Le service de sécurité de la rue surveillait tout particulièrement une maison, l’immeuble d’angle de George Haddad, numéro 22. Cette demeure était, au moins dans les années 1950, une propriété du gouvernement syrien dont plusieurs appartements étaient loués à des invités de rang inférieur, à des expatriés et à des conseillers étrangers. Certains d’entre eux étaient des criminels de guerre nazis en fuite. Franz Stangl, le commandant du camp d’extermination de Treblinka, y a vécu pendant une courte période à la fin des années 1940. Mais l’« invité » le plus célèbre de l’immeuble était Alois Brunner, l’un des plus vils criminels de l’Holocauste encore en liberté à l’époque. Pendant la guerre, Brunner était un haut fonctionnaire de la Gestapo, le numéro 2 d’Adolf Eichmann, chef du « Département des affaires juives » de la Gestapo. Connu pour être un trouble-fête de l’extermination, Brunner et ses plus proches collaborateurs ont personnellement supervisé l’arrestation, la déportation et le meurtre de dizaines de milliers de Juifs en France, en Slovaquie, en Grèce et dans d’autres pays. Eichmann, qui fut plus tard jugé et pendu à Jérusalem pour son propre rôle dans l’Holocauste, définissait Brunner comme son « meilleur homme ». Après la guerre, Brunner s’est caché quelque temps en Allemagne, mais en 1954, il a senti que la corde se resserrait autour de son cou, en particulier lorsqu’un tribunal français l’a condamné à mort par contumace. Avec l’aide d’amis nazis, il s’est enfui dans l’Égypte de Gamal Abdel Nasser. C’est le début d’un séjour au Moyen-Orient qui ne s’achèvera qu’avec sa mort, un demi-siècle plus tard.
Contrairement à ce qu’un contributeur de New Lines a prétendu dans un essai précédent, Brunner n’a jamais servi le régime égyptien. En fait, il a été expulsé du Caire assez rapidement. Bien que Nasser ait employé plusieurs experts allemands dans les domaines de la science militaire et des fusées, ainsi que quelques propagandistes et experts en sécurité intérieure, il n’avait pas besoin de spécialistes du génocide. Avec l’aide d’Amin al-Husseini, ancien mufti de Jérusalem et « ange gardien » des nazis dans tout le Moyen-Orient, Brunner s’enfuit en Syrie, reçoit un visa de travail et rejoint la scène florissante des marchands d’armes nazis à Damas en 1955. Il est entré dans la propriété du gouvernement au 22 rue George Haddad en tant que sous-locataire d’un officier allemand rigide nommé Kurt Witzke, qui travaillait en tant que conseiller du gouvernement syrien. Au bout de quelques années, Brunner dénonce Witzke aux services de renseignements syriens, condamnant ainsi son propriétaire à l’arrestation et à la torture – tout cela pour avoir l’appartement pour lui tout seul.
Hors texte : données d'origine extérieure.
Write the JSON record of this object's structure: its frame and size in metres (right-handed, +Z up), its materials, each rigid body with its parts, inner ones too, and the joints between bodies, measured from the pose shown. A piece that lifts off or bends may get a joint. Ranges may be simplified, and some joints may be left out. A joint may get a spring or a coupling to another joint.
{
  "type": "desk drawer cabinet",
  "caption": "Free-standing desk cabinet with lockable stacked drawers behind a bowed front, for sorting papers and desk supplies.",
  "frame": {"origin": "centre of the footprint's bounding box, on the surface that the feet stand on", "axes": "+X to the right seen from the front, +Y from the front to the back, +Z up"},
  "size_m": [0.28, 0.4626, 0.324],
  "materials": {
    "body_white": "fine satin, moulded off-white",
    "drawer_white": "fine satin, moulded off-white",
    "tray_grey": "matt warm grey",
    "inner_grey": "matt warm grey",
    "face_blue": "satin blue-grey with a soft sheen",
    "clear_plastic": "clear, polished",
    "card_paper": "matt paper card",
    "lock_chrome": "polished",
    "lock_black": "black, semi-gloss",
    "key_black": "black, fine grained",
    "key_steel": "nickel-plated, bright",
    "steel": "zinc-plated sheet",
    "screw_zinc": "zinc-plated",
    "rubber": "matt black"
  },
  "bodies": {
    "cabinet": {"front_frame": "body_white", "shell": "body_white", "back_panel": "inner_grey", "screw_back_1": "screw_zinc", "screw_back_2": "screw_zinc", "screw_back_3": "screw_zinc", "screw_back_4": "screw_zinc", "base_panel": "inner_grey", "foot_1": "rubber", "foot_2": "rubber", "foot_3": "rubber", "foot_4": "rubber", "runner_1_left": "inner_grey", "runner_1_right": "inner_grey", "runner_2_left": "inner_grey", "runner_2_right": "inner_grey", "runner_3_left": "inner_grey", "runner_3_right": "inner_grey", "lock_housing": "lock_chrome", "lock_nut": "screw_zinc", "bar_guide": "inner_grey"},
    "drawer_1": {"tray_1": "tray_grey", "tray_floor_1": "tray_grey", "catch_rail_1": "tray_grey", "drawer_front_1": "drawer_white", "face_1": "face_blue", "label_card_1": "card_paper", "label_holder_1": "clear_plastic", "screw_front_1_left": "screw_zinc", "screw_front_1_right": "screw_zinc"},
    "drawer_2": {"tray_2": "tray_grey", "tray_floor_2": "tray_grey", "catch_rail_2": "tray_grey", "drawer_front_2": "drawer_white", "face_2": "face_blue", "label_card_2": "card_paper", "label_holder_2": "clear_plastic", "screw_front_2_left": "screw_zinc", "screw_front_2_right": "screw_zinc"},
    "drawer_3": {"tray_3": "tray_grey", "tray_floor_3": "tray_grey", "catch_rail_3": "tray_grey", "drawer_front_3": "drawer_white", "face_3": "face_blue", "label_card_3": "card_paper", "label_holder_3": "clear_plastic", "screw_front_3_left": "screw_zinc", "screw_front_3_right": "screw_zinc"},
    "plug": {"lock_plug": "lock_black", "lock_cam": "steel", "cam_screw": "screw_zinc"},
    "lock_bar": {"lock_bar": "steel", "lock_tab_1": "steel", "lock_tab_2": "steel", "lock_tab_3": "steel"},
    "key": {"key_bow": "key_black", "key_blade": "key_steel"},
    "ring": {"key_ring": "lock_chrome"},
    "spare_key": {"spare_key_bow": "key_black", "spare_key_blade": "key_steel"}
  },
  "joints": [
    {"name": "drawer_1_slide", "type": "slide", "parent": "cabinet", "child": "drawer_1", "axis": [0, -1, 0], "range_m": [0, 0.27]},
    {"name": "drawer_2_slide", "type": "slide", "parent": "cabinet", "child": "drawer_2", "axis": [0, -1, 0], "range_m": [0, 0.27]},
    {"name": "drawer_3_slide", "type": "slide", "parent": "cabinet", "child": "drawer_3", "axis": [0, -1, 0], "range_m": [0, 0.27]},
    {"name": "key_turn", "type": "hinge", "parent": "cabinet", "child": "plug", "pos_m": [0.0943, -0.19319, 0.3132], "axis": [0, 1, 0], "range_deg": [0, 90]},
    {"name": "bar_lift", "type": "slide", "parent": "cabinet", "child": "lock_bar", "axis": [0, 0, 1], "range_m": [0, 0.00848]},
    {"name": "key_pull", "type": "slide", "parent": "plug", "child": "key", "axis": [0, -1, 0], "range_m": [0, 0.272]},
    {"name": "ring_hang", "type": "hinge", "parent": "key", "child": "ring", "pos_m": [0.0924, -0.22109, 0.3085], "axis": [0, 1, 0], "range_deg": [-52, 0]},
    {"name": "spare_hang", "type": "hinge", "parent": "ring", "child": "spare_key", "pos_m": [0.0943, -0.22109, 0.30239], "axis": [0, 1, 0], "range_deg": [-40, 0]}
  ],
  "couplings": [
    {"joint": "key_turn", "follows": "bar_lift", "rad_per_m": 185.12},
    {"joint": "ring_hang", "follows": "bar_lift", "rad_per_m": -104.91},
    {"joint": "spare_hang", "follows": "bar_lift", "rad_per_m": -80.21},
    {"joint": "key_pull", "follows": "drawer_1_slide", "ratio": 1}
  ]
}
Les détails des activités de Brunner à Damas dans les années 1950 sont entourés de mystère. Des récits sensationnalistes ont depuis affirmé qu’il dirigeait la branche damascène d’un réseau clandestin nazi international dirigé par le Reichsleiter Martin Bormann (qui a péri en 1945) et Eichmann (qui a gagné sa vie comme travailleur manuel en Argentine jusqu’à ce qu’il soit capturé par Israël). Des historiens plus sérieux ont soutenu que Brunner avait travaillé pour le service de renseignement ouest-allemand (BND) en tant qu’agent ou même en tant que résident à Damas. À première vue, ces affirmations sont étayées par des preuves circonstancielles. Nous savons que le BND n’hésitait pas à employer des nazis, y compris des auteurs de l’Holocauste, dont beaucoup étaient cachés dans des pays lointains, à l’abri des regards indiscrets. Nous savons également que le dossier de 750 pages de Brunner a été détruit dans les années 1990, probablement sur ordre des plus hautes sphères de Berlin. La destruction du dossier laisse soupçonner que le gouvernement allemand avait quelque chose de grave à cacher.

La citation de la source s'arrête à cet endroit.